Similarly, DevOps, which accelerates delivery cycles, requires adapted governance. Traditional controls designed for waterfall cycles need to be rethought so they integrate into continuous integration pipelines without slowing them down.
According to ISACA, organizations that align their IT governance with their digital transformation strategy achieve results twice as fast in terms of value creation. This figure underscores the importance of an integrated approach where governance supports change rather than holding it back.

Conclusion
Ultimately, IT governance isn’t a luxury reserved for large corporations. It’s a strategic lever available to any organization that wants to get the most out of its digital investments. By structuring decisions, managing risks, and measuring value created, it transforms IT into a true performance engine.
Let’s come back to the central finding: nearly one in two companies believes its IT investments aren’t generating enough value.

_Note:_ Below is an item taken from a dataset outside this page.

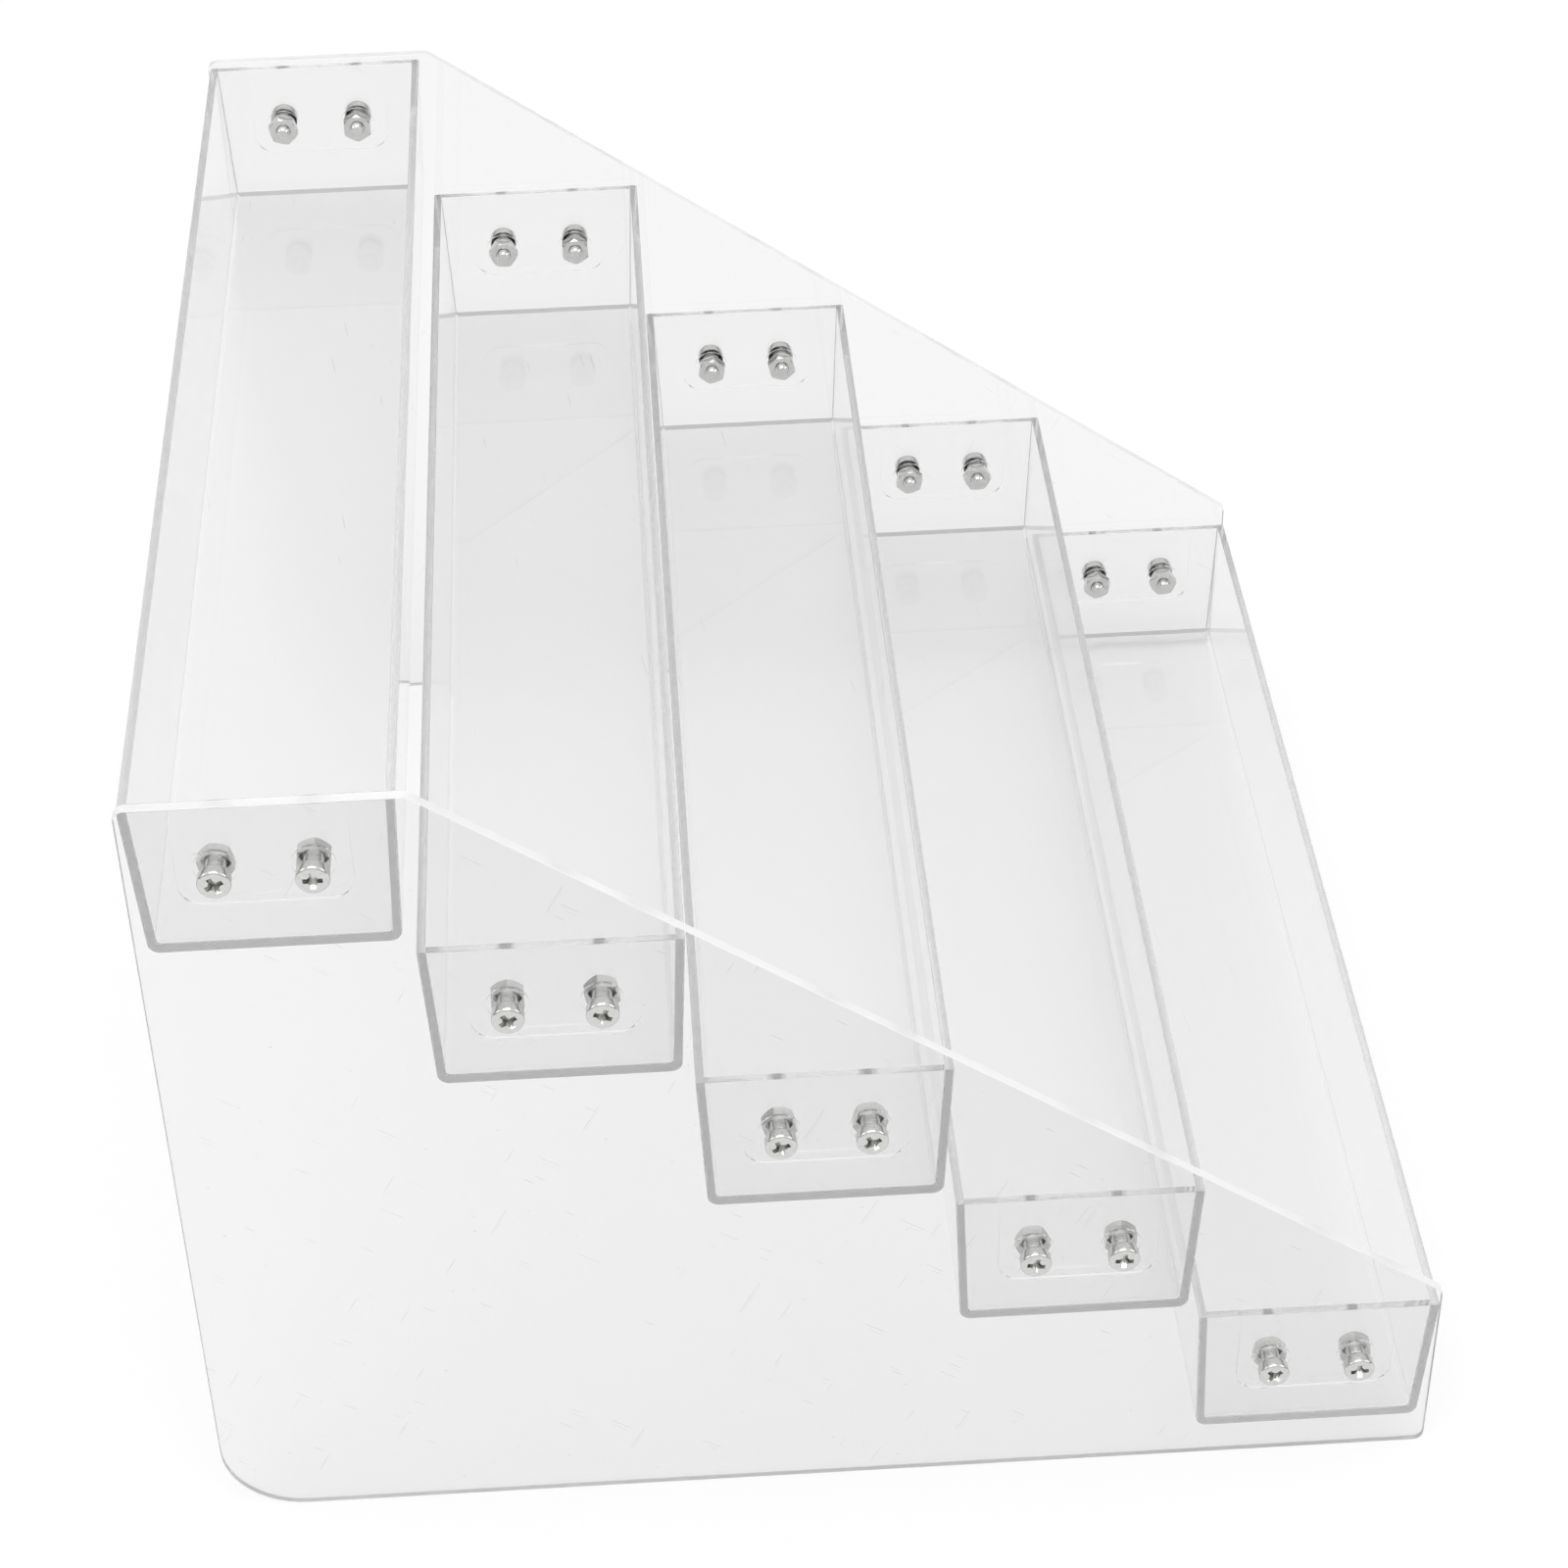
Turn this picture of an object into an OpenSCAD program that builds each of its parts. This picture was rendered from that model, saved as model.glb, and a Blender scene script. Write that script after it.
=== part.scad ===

An appropriate governance framework, combined with team upskilling, can fundamentally change that situation. With over 20 years of experience in professional training and centers in Geneva and Lausanne, we support organizations in building that maturity.
FAQ
What is the difference between IT governance and IT management?
IT management covers day-to-day operations: maintenance, support, and problem resolution. IT governance operates at a strategic level. Defines priorities, responsibilities, and control mechanisms to align IT with business objectives.
Which IT governance framework should I start with?
COBIT 2019 is the most comprehensive framework for an overall governance approach. If your priority is improving IT services, start with ITIL 5. The two are complementary and can be deployed progressively.
How long does it take to implement IT governance?
Initial deployment typically takes between 6 and 18 months depending on the size of the organization and its starting maturity level. Continual improvement then carries on permanently. The first benefits are often visible within the first three months.